If anything breaks down, we can’t just sail into the nearest port due to the international and national laws regarding firearms on a vessel. We have to have everything brought out to us a resupply vessel. So when your vessel’s fresh-water maker breaks down, the everyday things such as morning ablutions are restricted. In order to conserve water over a period of weeks, “Navy showers” are restricted to between 0730-0800 and washing clothes to between 1800-1900.
Some of you may be asking yourself, “what’s a Navy shower?” Well, it’s like this:

1. Step into the shower, turn on the lukewarm-to-cold water and wet your body, head to feet. Once the body is wet, turn off water.
2. Take shower gel and lather your body parts, top to bottom. (No pun intended there!)
3. Turn on the water and rinse off. Once that is done, dry yourself with a towel.

That is a Navy shower in 3 quick steps! Or, failing that, go for a late afternoon swim off the end of the vessel in tiger shark- and barracuda-infested waters. (I do this on the occasional afternoon, and it definitely gets the adrenaline pumping.) Bear in mind that there have been former military combat veterans (now MarSec operators) with multiple tours of Afghanistan under their belts who think it’s dangerous and would rather do another tour than go for an afternoon swim.

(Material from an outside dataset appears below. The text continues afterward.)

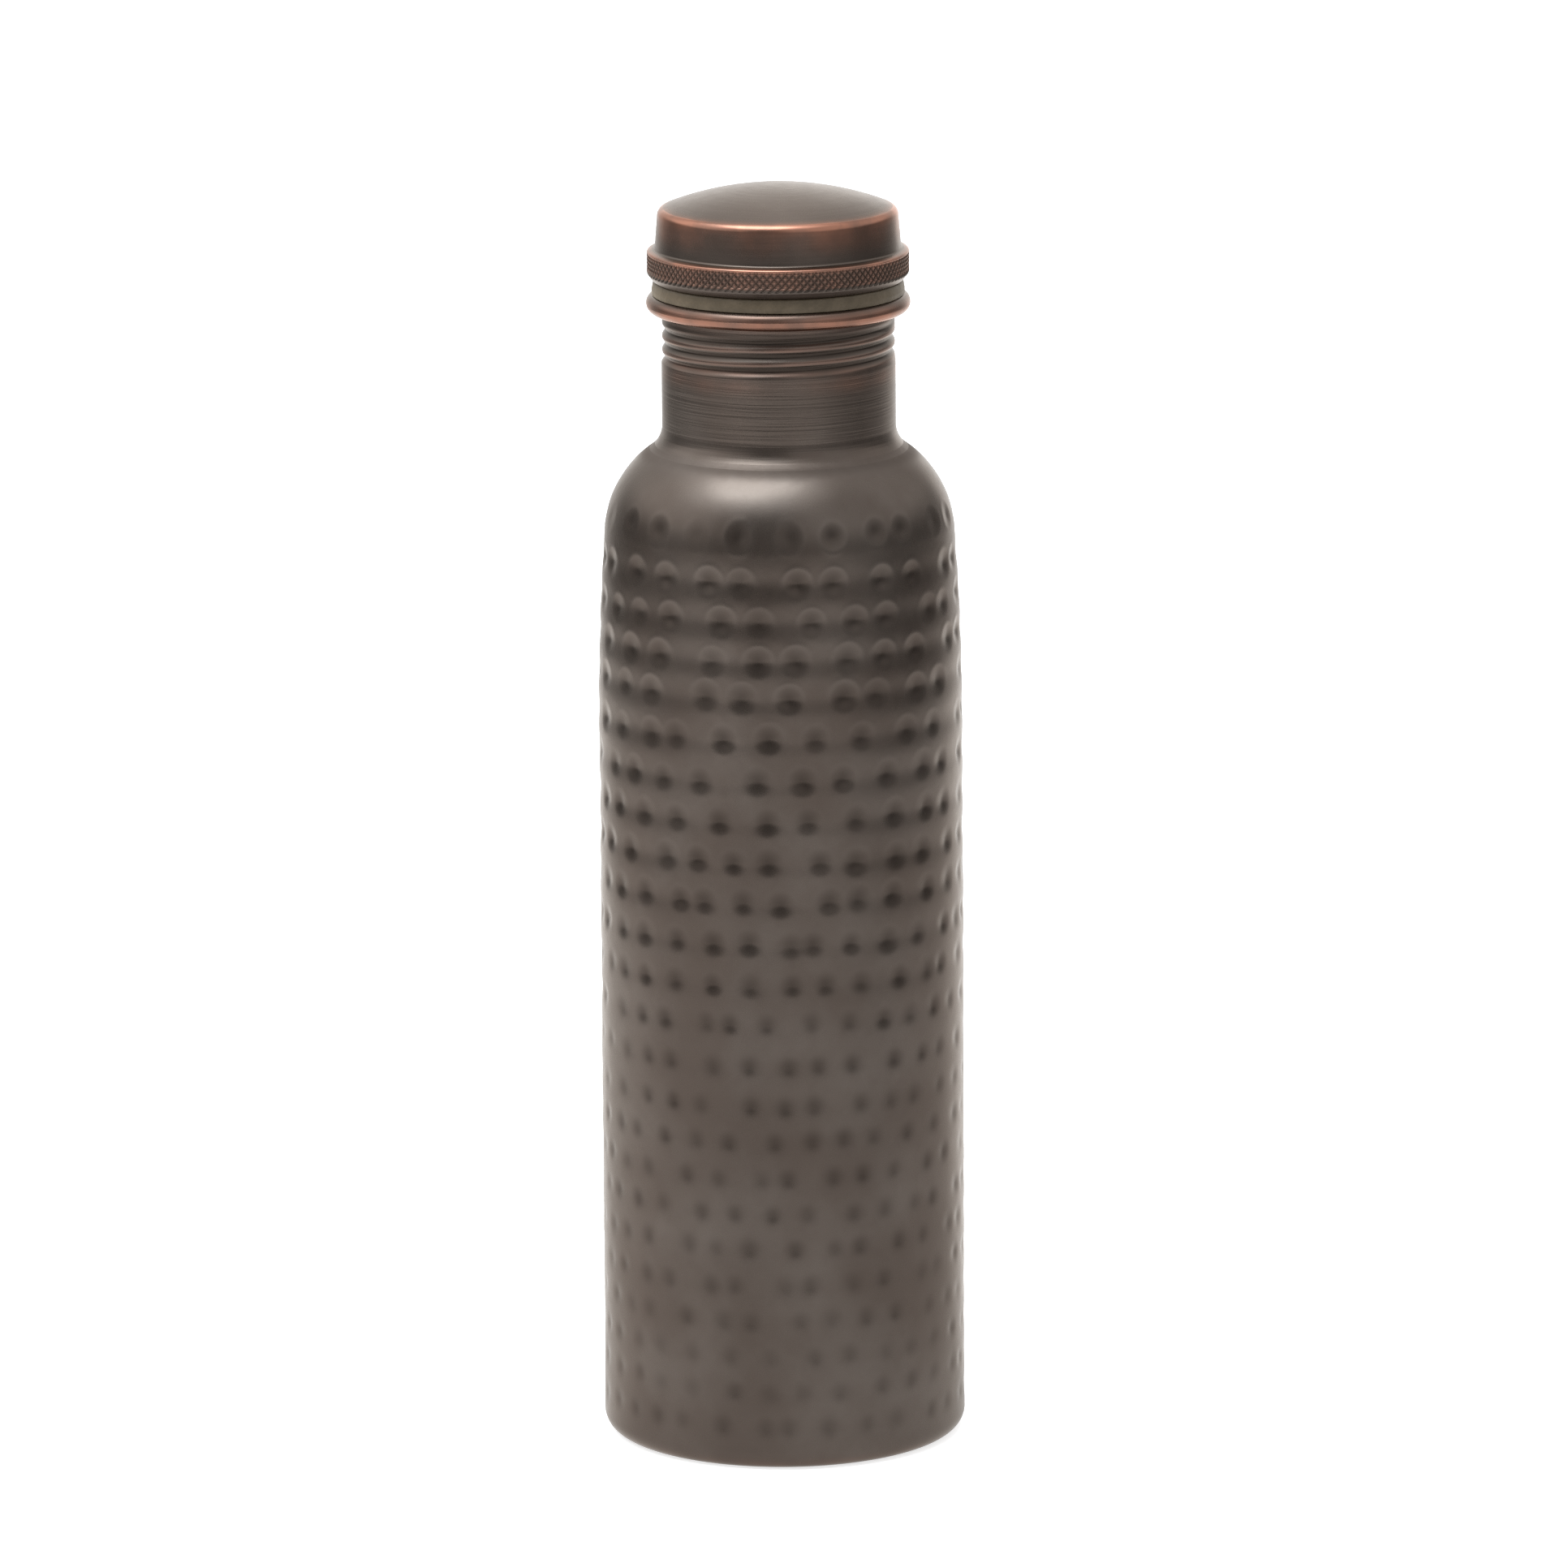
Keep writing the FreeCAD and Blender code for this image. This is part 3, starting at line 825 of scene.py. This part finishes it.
def antique(name, rough, lines, line_bump, copper_patches, grain, shade_and_grime_share):
    """Oxidised copper: a dark skin, worn to copper where the mesh says, bare metal inside.

    lines is how fine the turned rings are and line_bump their depth, copper_patches how far the
    rubbed band shows copper, grain how rough the skin feels, and the last one how far the marked
    hollows and creases are darkened, which is painted shade with some soiling.
    """
    material, tree, shader = new_material(name)
    here = position(tree)
    cloud = noise(tree, here, scale=38, detail=4)
    mottle = noise(tree, here, scale=420, detail=3)
    rings = noise(tree, ring_lines(tree, lines), scale=30, detail=3)
    skin = blend(tree, ramp(tree, cloud, (0.35, 0), (0.68, 1)), DARK, LIGHT)
    skin = blend(tree, times(tree, mottle, 0.25), skin, DARK)
    skin = blend(tree, ramp(tree, rings, (0.35, 0.35), (0.7, 0)), skin, DARK)
    # Painted shade: the marked hollows, grooves and creases are darkened, with some soiling.
    skin = blend(tree, times(tree, mark(tree, "deep"), shade_and_grime_share), skin, SHADE_AND_GRIME)
    skin = blend(tree, times(tree, mark(tree, "polish"), 0.2), skin, POLISHED)

    tall_cloud = noise(tree, position(tree, (1, 1, 0.25)), scale=45, detail=2)
    patches = ramp(tree, tall_cloud, (0.35, 0.15), (0.68, 1))
    patches = times(tree, patches, times(tree, mark(tree, "band"), copper_patches))
    worn = calc(tree, "ADD", mark(tree, "worn"), patches)
    uneven_wear = ramp(tree, noise(tree, here, scale=150, detail=4), (0.3, 0.55), (0.7, 1.15))
    show = node(tree, "ShaderNodeClamp", {0: times(tree, worn, uneven_wear)}).outputs[0]
    colour = blend(tree, show, skin, COPPER)

    tarnish = noise(tree, here, scale=90, detail=5)
    inside = blend(tree, ramp(tree, tarnish, (0.35, 0), (0.75, 0.55)), BARE, COPPER)
    colour = blend(tree, mark(tree, "bare"), colour, inside)

    roughness = calc(tree, "ADD", times(tree, mottle, 0.10), rough - 0.05)
    roughness = calc(tree, "SUBTRACT", roughness, times(tree, show, 0.06))
    roughness = calc(tree, "ADD", roughness, times(tree, mark(tree, "matt"), 0.3))
    fine_grain = times(tree, noise(tree, here, scale=900, detail=3), grain)
    height = calc(tree, "ADD", times(tree, rings, line_bump), fine_grain)
    bump = node(tree, "ShaderNodeBump", {"Height": height, "Strength": 1.0, "Distance": 0.0001})
    wire(tree, shader, Base_Color=colour, Metallic=1.0, Roughness=roughness,
         Specular_Tint=(0.96, 0.925, 0.885, 1), Normal=bump.outputs[0])
    return material


def bare_copper(name):
    """Copper that never had the dark finish: a little tarnish, and turning lines."""
    material, tree, shader = new_material(name)
    tarnish = noise(tree, position(tree), scale=75, detail=5)
    rings = noise(tree, ring_lines(tree, fine=40), scale=60, detail=3, rough=0.6)
    colour = blend(tree, ramp(tree, tarnish, (0.35, 0), (0.75, 0.7)), BARE, TARNISHED)
    # Painted shade: darker in the marked groove, with some soiling.
    colour = blend(tree, times(tree, mark(tree, "deep"), 0.4), colour, SHADE_AND_GRIME)
    roughness = calc(tree, "ADD", times(tree, tarnish, 0.25), 0.2)
    bump = node(tree, "ShaderNodeBump", {"Height": rings, "Strength": 0.5, "Distance": 0.0001})
    wire(tree, shader, Base_Color=colour, Metallic=1.0, Roughness=roughness, Normal=bump.outputs[0])
    return material


def braze(name, tone):
    """Brazing alloy: dull, with small pits."""
    material, tree, shader = new_material(name)
    pits = noise(tree, position(tree), scale=700, detail=4, rough=0.7)
    pitted = tuple(0.45 * c for c in tone)
    colour = blend(tree, ramp(tree, pits, (0.35, 0), (0.7, 1)), pitted + (1,), tone + (1,))
    bump = node(tree, "ShaderNodeBump", {"Height": pits, "Strength": 0.8, "Distance": 0.0002})
    wire(tree, shader, Base_Color=colour, Metallic=1.0, Roughness=0.42, Normal=bump.outputs[0])
    return material


def silicone():
    """Matte olive-grey rubber, a little dusty."""
    material, tree, shader = new_material("olive_silicone")
    dust = noise(tree, position(tree), scale=260, detail=5, rough=0.65)
    colour = blend(tree, ramp(tree, dust, (0.35, 0), (0.75, 1)), RUBBER, DUSTY_RUBBER)
    grain = noise(tree, position(tree), scale=1500, detail=3)
    bump = node(tree, "ShaderNodeBump", {"Height": grain, "Strength": 0.5, "Distance": 0.00015})
    wire(tree, shader, Base_Color=colour, Roughness=0.45, Sheen_Weight=0.3,
         Sheen_Tint=(0.9, 0.74, 0.52, 1), Normal=bump.outputs[0])
    return material


# ======================= studio =======================

BRIGHTEST = 5.0             # top of the scale that the tables of brightness are drawn on

# How bright the studio looks from the bottle, as (compass angle, brightness) pairs. The angle is
# 0 in front of the bottle and positive to the right.
BY_FLOOR_FAR = (
    (-180, 1.6), (-150, 0.62), (-136, 0.30), (-110, 0.36), (-85, 0.54), (-60, 0.98), (-36, 1.42),
    (-12, 1.15), (14, 1.16), (38, 0.98), (52, 0.6), (66, 0.33), (88, 0.21), (105, 0.37),
    (118, 0.44), (132, 0.68), (150, 0.98), (180, 1.6),
)
BY_FLOOR_NEAR = (
    (-180, 1.6), (-150, 1.4), (-130, 1.15), (-105, 1.2), (-60, 0.98), (-20, 0.84), (60, 0.78),
    (90, 0.86), (115, 0.94), (130, 1.22), (150, 1.5), (180, 1.6),
)
BY_HORIZON = (
    (-180, 1.5), (-150, 0.8), (-136, 0.38), (-120, 0.24), (-95, 0.36), (-60, 0.36), (-25, 0.25),
    (5, 0.26), (20, 0.40), (34, 0.32), (64, 0.28), (85, 0.22), (110, 0.22), (124, 0.27),
    (138, 0.45), (152, 1.3), (180, 1.6),
)
BY_UPPER = (
    (-180, 1.3), (-150, 0.8), (-110, 1.25), (-70, 1.1), (-40, 0.66), (-22, 0.26), (-4, 0.30),
    (22, 0.7), (70, 0.7), (110, 0.82), (150, 0.7), (180, 1.3),
)
FLOOR_REACH = 6.0           # metres from the bottle to the floor's edge
FAR_FROM = (0.64, 1.04)     # metres over which the floor's near table gives way to the far one
HORIZON_FROM = (1.44, 1.76)     # and the far one to the horizon's
UPPER_FROM = (5, 24)        # degrees of height over which the horizon gives way to the upper table
WINDOW_AT = (-56, 75.7)     # compass angle and height of the window, in degrees
WINDOW_EDGE = ((42, 0), (27, 0.2), (12, 1))     # degrees off its middle, and share of its light
WINDOW = (4.35, 4.65, 4.85)
BACKDROP = (0.4, 0.4, 0.4, 1)
OVERHEAD_AT = (-55, 70)
OVERHEAD_AWAY = 1.6
OVERHEAD_SIZE = 0.7
OVERHEAD_WATTS = 12
OVERHEAD_AIM_Z = 0.13

# ---- camera, in metres and degrees ----
LENS_MM = 253.05
SENSOR_MM = 36
CAMERA_AT = (0.00058, -2.25, 0.63094)
LOOKS_DOWN = 12.35
ROLLED = -0.355


def compass(tree, where):
    """0 behind the bottle, through 0.5 in front, round to 1 behind again, from a direction."""
    parts = node(tree, "ShaderNodeSeparateXYZ", {0: where})
    ahead = times(tree, parts.outputs[1], -1.0)
    turn = calc(tree, "DIVIDE", calc(tree, "ARCTAN2", parts.outputs[0], ahead), 2 * math.pi)
    return calc(tree, "ADD", turn, 0.5)


def by_angle(tree, turn, table):
    """A table's brightness, as a share of the brightest, at a compass turn of 0 to 1."""
    return ramp(tree, turn, *[(angle / 360 + 0.5, bright / BRIGHTEST) for angle, bright in table])


def beyond(tree, away, start, end):
    """0 up to start metres away and 1 from end on."""
    span = 2.0
    return ramp(tree, calc(tree, "DIVIDE", away, span), (start / span, 0), (end / span, 1))


def floor():
    """Pale floor: white paper seen directly, the studio's light and dark in reflections.

    From below it is clear, so that it doesn't hide the bottle's underside.
    """
    corners = [(-1, -1), (1, -1), (1, 1), (-1, 1)]
    mesh = bpy.data.meshes.new("floor")
    mesh.from_pydata([(x * FLOOR_REACH, y * FLOOR_REACH, 0) for x, y in corners], [], [(0, 1, 2, 3)])
    piece = bpy.data.objects.new("floor", mesh)
    bpy.context.scene.collection.objects.link(piece)

    material, tree, shader = new_material("floor_paper")
    wire(tree, shader, Base_Color=(0.8, 0.8, 0.8, 1), Roughness=0.9, Emission_Color=(1, 1, 1, 1),
         Emission_Strength=0.7)
    where = node(tree, "ShaderNodeTexCoord").outputs["Object"]
    away = node(tree, "ShaderNodeVectorMath", {0: where}, operation="LENGTH").outputs["Value"]
    turn = compass(tree, where)
    near_light = by_angle(tree, turn, BY_FLOOR_NEAR)
    far_light = by_angle(tree, turn, BY_FLOOR_FAR)
    glow = blend(tree, beyond(tree, away, *FAR_FROM), near_light, far_light)
    glow = blend(tree, beyond(tree, away, *HORIZON_FROM), glow, by_angle(tree, turn, BY_HORIZON))
    seen_in_metal = node(tree, "ShaderNodeEmission", {0: glow, 1: BRIGHTEST}).outputs[0]
    direct = node(tree, "ShaderNodeLightPath").outputs["Is Camera Ray"]
    top = node(tree, "ShaderNodeMixShader", {0: direct, 1: seen_in_metal, 2: shader.outputs[0]}).outputs[0]
    clear = node(tree, "ShaderNodeBsdfTransparent").outputs[0]
    below = node(tree, "ShaderNodeNewGeometry").outputs["Backfacing"]
    both = node(tree, "ShaderNodeMixShader", {0: below, 1: top, 2: clear}).outputs[0]
    tree.links.new(both, tree.nodes["Material Output"].inputs[0])
    piece.data.materials.append(material)


def direction(azimuth, elevation):
    """A unit vector out from the bottle, in degrees: azimuth 0 is in front, positive to the right."""
    a = math.radians(azimuth)
    e = math.radians(elevation)
    return math.sin(a) * math.cos(e), -math.cos(a) * math.cos(e), math.sin(e)


def world():
    """Soft studio round the bottle, bright behind it, with one window of light above the shoulder."""
    made = bpy.data.worlds.new("studio")
    bpy.context.scene.world = made
    made.use_nodes = True
    tree = made.node_tree
    tree.nodes.clear()
    where = node(tree, "ShaderNodeTexCoord").outputs["Generated"]
    turn = compass(tree, where)
    rise = node(tree, "ShaderNodeSeparateXYZ", {0: where}).outputs[2]
    start, end = (math.sin(math.radians(degrees)) for degrees in UPPER_FROM)
    lift = ramp(tree, rise, (start, 0), (end, 1))
    light = blend(tree, lift, by_angle(tree, turn, BY_HORIZON), by_angle(tree, turn, BY_UPPER))

    aim = direction(*WINDOW_AT)
    facing = node(tree, "ShaderNodeVectorMath", {0: where, 1: aim}, operation="DOT_PRODUCT")
    edge = [(math.cos(math.radians(degrees)), share) for degrees, share in WINDOW_EDGE]
    window = tuple(tone / BRIGHTEST for tone in WINDOW) + (1,)
    light = blend(tree, ramp(tree, facing.outputs["Value"], *edge), light, window)

    direct = node(tree, "ShaderNodeLightPath").outputs["Is Camera Ray"]
    light = blend(tree, direct, light, BACKDROP)
    shader = node(tree, "ShaderNodeBackground", {0: light, 1: BRIGHTEST})
    node(tree, "ShaderNodeOutputWorld", {0: shader.outputs[0]})


def overhead():
    """A square soft light high on the left, aimed at the middle of the bottle."""
    light = bpy.data.lights.new("overhead", "AREA")
    light.size = OVERHEAD_SIZE
    light.energy = OVERHEAD_WATTS
    lamp = bpy.data.objects.new("overhead", light)
    place = Vector(direction(*OVERHEAD_AT)) * OVERHEAD_AWAY
    lamp.location = place + Vector((0, 0, OVERHEAD_AIM_Z))
    lamp.rotation_euler = (-place).to_track_quat("-Z", "Y").to_euler()
    lamp.visible_glossy = False
    bpy.context.scene.collection.objects.link(lamp)


def camera():
    """A long lens looking down a little, as a catalogue shot is taken."""
    data = bpy.data.cameras.new("camera")
    data.sensor_width = SENSOR_MM
    data.lens = LENS_MM
    eye = bpy.data.objects.new("camera", data)
    tilt = Matrix.Rotation(math.radians(90 - LOOKS_DOWN), 4, "X")
    roll = Matrix.Rotation(math.radians(ROLLED), 4, "Z")
    eye.matrix_world = Matrix.Translation(CAMERA_AT) @ tilt @ roll
    bpy.context.scene.collection.objects.link(eye)
    bpy.context.scene.camera = eye


# ======================= the bottle in its studio =======================

def dress(piece, material):
    """Gives a piece its one material."""
    piece.data.materials.clear()
    piece.data.materials.append(material)


bare_look = bare_copper("bare_copper")

dress(body_shell(), antique("hammered_antique_copper", rough=0.27, lines=2.0, line_bump=0.0,
                            copper_patches=0.0, grain=0.06, shade_and_grime_share=0.5))
dress(neck(), antique("turned_antique_copper", rough=0.28, lines=60.0, line_bump=0.75,
                      copper_patches=0.5, grain=0.05, shade_and_grime_share=0.92))
dress(neck_braze_ring(), antique("dressed_braze", rough=0.42, lines=60.0, line_bump=0.6,
                                 copper_patches=0.0, grain=0.15, shade_and_grime_share=0.92))
dress(cap_shell(), antique("polished_antique_copper", rough=0.28, lines=36.0, line_bump=0.3,
                           copper_patches=0.75, grain=0.04, shade_and_grime_share=0.85))
dress(gasket(), silicone())
dress(plug_sleeve(), bare_look)
dress(disc("plug_disc", "cap", "plug_end", PLUG_BORE_R, PLUG_END_Z, PLUG_DISH), bare_look)
dress(corner_ring("plug_braze", "cap", "plug_braze_ring", PLUG_BORE_R, PLUG_END_Z),
      braze("bright_braze", (0.6, 0.45, 0.3)))
dress(disc("base_disc", "bottle", "base_plate", BASE_DISC_R, SHEET, BASE_DISH),
      antique("base_antique_copper", rough=0.36, lines=40.0, line_bump=0.6,
              copper_patches=0.1, grain=0.3, shade_and_grime_share=0.3))
dress(corner_ring("base_braze", "bottle", "base_braze_ring", FLANGE_R, SHEET),
      braze("base_braze", (0.3, 0.23, 0.17)))

floor()
world()
overhead()
camera()
bpy.context.scene.view_settings.view_transform = "Standard"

As for yours truly, I’m currently on some much needed R&R back in Windsor, taking a break from the heat and from instructing on weapons training, rules for the use of force with firearms and the laws of armed conflict to MarSec operators for a maritime company based in the United Arab Emirates. Why am I there? A good question. I sometimes ask myself that same question. Any teacher that wants to moan and complain about their working conditions are more than welcome to try mine for their next summer holidays.